ACLU Hawaiʻi Executive Director Salmah Y. Rizvi said, “Teachers are guardians of our children after their parents. They are mentors, protectors, and defenders of truth. And just as we would shield our own children from harm, we must shield those who stand beside them every day.”
“Our schools should be sanctuaries, not sites of surveillance,” Rizvi added.
The ACLU has posted a webinar from earlier this year with advice about interacting with ICE agents.
HSTA advocates for its members concerned about immigration enforcement
The HSTA is asking the Hawaiʻi State Department of Education to affirm that it won’t retaliate or discipline school employees who refuse to participate in immigration enforcement. The union also wants HIDOE to require administrators to be trained on immigration enforcement issues.
In a letter to Schools Superintendent Keith Hayashi on May 14, HSTA Deputy Director Andrea Eshelman said, “Educators across Hawaiʻi remain deeply concerned about the potential impact of heightened immigration enforcement, not only on students and their families, but also on school employees.”
With just one day’s notice, more than 40 people, most of them teachers, showed up in Kona to speak with U.S. Rep.

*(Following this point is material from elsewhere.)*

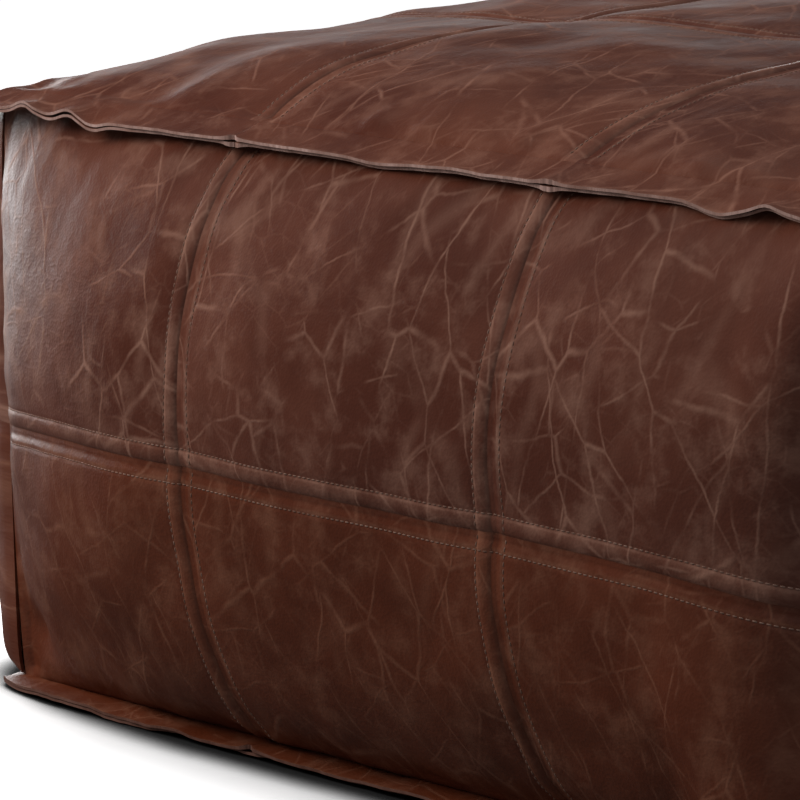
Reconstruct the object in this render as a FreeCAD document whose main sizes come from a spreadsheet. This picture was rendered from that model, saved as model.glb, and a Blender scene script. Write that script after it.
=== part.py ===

Jill Tokuda (D, Hawaiʻi) about those concerns during a meeting coordinated by HSTA on May 10. Read our story about that meeting here.
On May 8, the HSTA held a news conference during which a Maui teacher shared the harrowing story of gun-toting federal agents waking her and about 10 public school teachers here on non-immigrant visas just after 6 a.m. on May 6. The feds detained them for at least 45 minutes in a raid searching for a felon who apparently hadn’t lived in the home for more than a year.
The teacher, a U.S. citizen, called the erroneous raid “overwhelming and traumatic.” She lives in a multi-family dwelling in Kahului with about 10 other teachers from the Philippines working in various public schools on Maui under the federal governmentʻs J1 visa program.